The Organization for Security and Cooperation in Europe, the OSCE, criticized these court decisions in a statement this week (Tuesday). The OSCE said it is concerned that in recent weeks a number of political parties and prominent candidates have been effectively prevented from competing on a fair basis in the election. The organization says this follows legal decisions denying them registration.
One of those parties was the Party of the Democratic Movement of Kyrgyzstan, or PDMK. Last week, it was barred from running candidates by party list. With the country's second- and third-largest political parties (El Bei-Bechara and Ar-Namys), already barred from competing in the poll, the PDMK had emerged as the leading opposition party in Kyrgyzstan still allowed on the ballot.
But three PDMK members took their party to court because they claimed they had not been invited to last month's nominating convention. One of the three, Kazat Akmatov, explained his action to RFE/RL:
" I was not invited to the convention, although I am a member of its political council. [Other party members called me] to ask why they [also] were not invited to the convention. The party needs consensus to select delegates, but they simply met behind the scenes. Eighty people assembled, mainly those from Bishkek, and from them 71 people picked the delegates."
The complaint by Akmatov and the others opened the door for further examination by the court. The judge produced a list of party delegates to the convention and asked PDMK official Viktor Chernomorets to show the court the names of those who actually had attended the convention. Of the 83 names on the list, Chernomorets could only remember 57 who had attended.
The court then ruled that 59 delegates were needed to constitute a quorum. Therefore, it said, the convention was not legitimate, and the PDMK was disqualified from the election race. Nurkamil Abdyvasiev of the Kyrgyz Central Electoral Commission -- which had validated the PDMK -- then said that the court's decision took precedence over the commission's own regulations.
PDMK party chairman Jypar Jeksheev and his lawyer attempted to introduce their own evidence to show that 71 delegates attended the convention, but the court refused to accept the evidence. PDMK lawyer Sovet Urmatov explained the party's objections to the court process:
"We believe this decision is, first, without basis and, second, simply illegal. Why? Because the complaint was based on article 55 of the Kyrgyz republic's election code, [which allows] direct complaints against an elected official if there has been a violation of electoral regulations. In this situation, however, [there has not yet been an election so] there have been no violations of Kazat Akmatov's election rights."

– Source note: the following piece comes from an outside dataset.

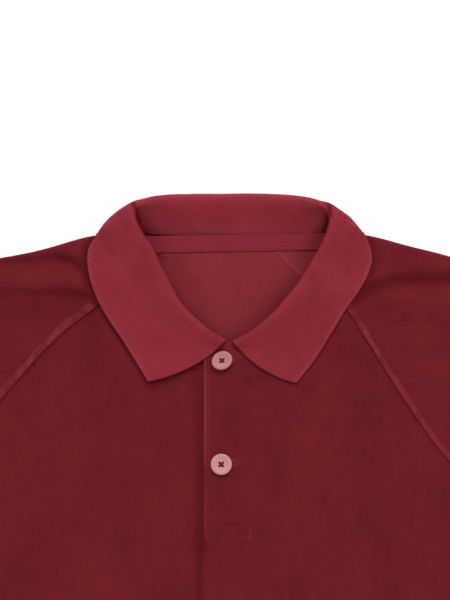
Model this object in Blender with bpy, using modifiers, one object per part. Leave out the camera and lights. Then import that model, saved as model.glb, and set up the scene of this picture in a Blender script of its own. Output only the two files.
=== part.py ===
"""Raglan polo shirt laid flat on its back, front up.

Measures are in millimetres in the garment's plan: x to the viewer's right, y up towards the neck from the
level of the shoulder-neck points, z up from the surface that it lies on. Left and right are the viewer's.
"""

import math

import bpy
import numpy as np

MM = 0.001

# Cloth
CLOTH = 1.6  # wall of the body cloth
RIB = 1.8  # wall of the collar's knitted rib
PLACKET = 2.2  # wall of the folded placket strip
TAPE = 0.8
GAP = 0.3  # between pieces, at seams and where one lies on another

# Outline of the body and sleeves
HEM_Y = -700.0
HEM_X = 266.0
ARMPIT = (262.0, -250.0)
CUFF_TOP = (410.0, -165.0)
CUFF_FOOT = (320.0, -303.0)
NECK_POINT = (73.1, 0.0)  # where the shoulder edge meets the neck
SHOULDER_EDGE = [NECK_POINT, (97.0, -3.4), (122.0, -9.9), (152.0, -17.6), (190.0, -31.0), (250.0, -64.0),
                 (330.0, -113.0), CUFF_TOP]
FOLD_TOP_Y = 26.2  # top of the folded collar
NECK_LEVEL = -(HEM_Y + FOLD_TOP_Y) / 2  # puts the middle of the shirt over the origin

# Seam lines in plan, each from the neck outwards
BACK_NECK_Y = -3.3
FRONT_RAGLAN = {
    "left": [(-64.9, -30.6), (-80.0, -43.2), (-97.0, -56.2), (-113.0, -68.4), (-129.0, -84.2),
             (-143.0, -100.0), (-156.0, -115.5), (-200.0, -174.0), (-236.0, -221.0), (-262.0, -250.0)],
    "right": [(64.9, -30.6), (80.0, -53.5), (98.0, -81.8), (110.4, -102.0), (125.0, -124.0), (134.2, -137.4),
              (147.0, -153.8), (182.0, -194.0), (220.0, -226.0), (262.0, -250.0)],
}
BACK_RAGLAN = {
    "left": [(-30.0, BACK_NECK_Y), (-44.5, -18.4), (-110.0, -88.0), (-185.0, -168.0), (-262.0, -250.0)],
    "right": [(22.0, BACK_NECK_Y), (46.6, -29.2), (110.0, -94.5), (185.0, -171.5), (262.0, -250.0)],
}
FRONT_NECK = [(-64.9, -30.6), (-58.8, -41.2), (-49.3, -54.0), (-31.0, -69.0), (-16.0, -75.6), (0.0, -75.9),
              (16.0, -75.6), (31.0, -69.0), (49.3, -54.0), (58.8, -41.2), (64.9, -30.6)]

# Placket: the strip on top has its free edge on the left
SLIT_LEFT, SLIT_RIGHT = -16.9, 13.9
SLIT_FOOT_Y = -207.4
PLACKET_FOOT = 9.0  # length over which the strip is stitched down flat at its foot
PLACKET_STEP = (6.0, 12.9)  # x over which the top strip comes down past the edge of the under one
PLACKET_MARGIN = (4.0, 18.0)  # outside it, where the collar comes down to the front again
SIDE_ROWS_DROP = 110.0  # the front's lower rows start this much lower at its sides
UNDER_RIGHT = 4.5
UNDER_FOOT_Y = -194.0
TAPE_TOP_Y, TAPE_FOOT_Y, TAPE_END_X = -3.0, -13.0, 66.0

# Heights
LOFT = 2.5  # how far the front layer stands off the back one
SHOULDER_ROLL = (2 * CLOTH + GAP + LOFT) / 2
EDGE_SOFTNESS = 9.0  # distance over which the layers close at the side seams
SHOULDER_SOFTNESS = 14.0  # distance over which folds fade out at the shoulder
FACETS = 0.3  # added to the gap where one faceted wall lies on another
FALL_RISE = RIB + GAP + FACETS  # the back lies this much higher on the collar's fall
FALL_HALF_WIDTH, FALL_DEPTH, FALL_CORNER = 96.0, 27.0, 14.0
FALL_SLOPE = 15.0

# Largest folds of the front layer: soft ridges from one end to the other, in plan
RIDGES = [
    # x0, y0, x1, y1, half width, height
    (-104, -38, -185, -52, 11, 3.0),
    (108, -44, 190, -62, 12, 2.8),
    (128, -58, 132, -96, 8, 1.4),
    (-32, -110, -30, -330, 16, 1.8),
    (40, -120, 190, -215, 30, 1.6),
    (-60, -150, -215, -235, 26, 1.8),
    (-205, -290, -120, -470, 24, 2.6),
    (215, -300, 150, -500, 26, 3.0),
    (-60, -430, -85, -690, 26, 3.2),
    (70, -470, 60, -690, 28, 2.4),
    (-190, -520, -175, -690, 22, 2.6),
    (185, -560, 190, -690, 20, 3.0),
    (-215, -95, -345, -185, 20, 3.0),
    (-262, -190, -335, -245, 16, 2.2),
    (205, -92, 350, -192, 19, 2.6),
    (255, -185, 330, -250, 17, 2.6),
]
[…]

PDMK chairman Jeksheev also said the court process was just an excuse to bar the party. He asked:
"Are the internal affairs of a party the business of [judicial] institutions? This [anti-DMK] campaign was strongly influenced by the union of the Ar-Narmys Party with our party [after Ar-Narmys was banned in November]."
The Ar-Namys Party, chaired by Feliks Kulov, was barred from competing in the elections on a technicality. That party merged with the PDMK last month, and Kulov's name now tops the list of candidates from the PDMK. Kulov -- who is a likely candidate in presidential elections scheduled for late this year -- is also facing charges of abuse of power dating back to the time when he was the governor of Kyrgyzstan's northern Chu Region.
In the second such recent case, another member of parliament facing charges -- Daniyar Usenov, the chairman of the El party -- was similarly banned from running in the upcoming elections. Usenov was summoned to court to face charges that he beat up businessman Kengesh Mukaev in 1996. At the time, Mukaev sued Usenov, but he now says the case is long over. Mukaev says the reopening of the case looks to be politically motivated.
"This is a real political game. Otherwise, this all would have taken place in June 1996. It was then I appealed to the president and the prime minister, asking help in order to punish this deputy. No one listened to me or even paid attention. Years have passed since then."
Last week (Feb. 4), a delegation from the Washington-based National Democratic Institute (NDI), a monitoring group, finished a week-long review of Kyrgyz electoral conditions and the political environment for the elections. While it praised Kyrgyzstan for progress toward democracy, it also noted: "Use of judicial proceedings for political purposes [and] denying candidates the opportunity to fully compete in the election campaign undermines the rule of law and taints the elections." The institute added that the problems could still be resolved before elections if the government adheres strictly to the constitution, the election law and international electoral norms.
(Naryn Idinov of the Kyrgyz Service contributed to this report.)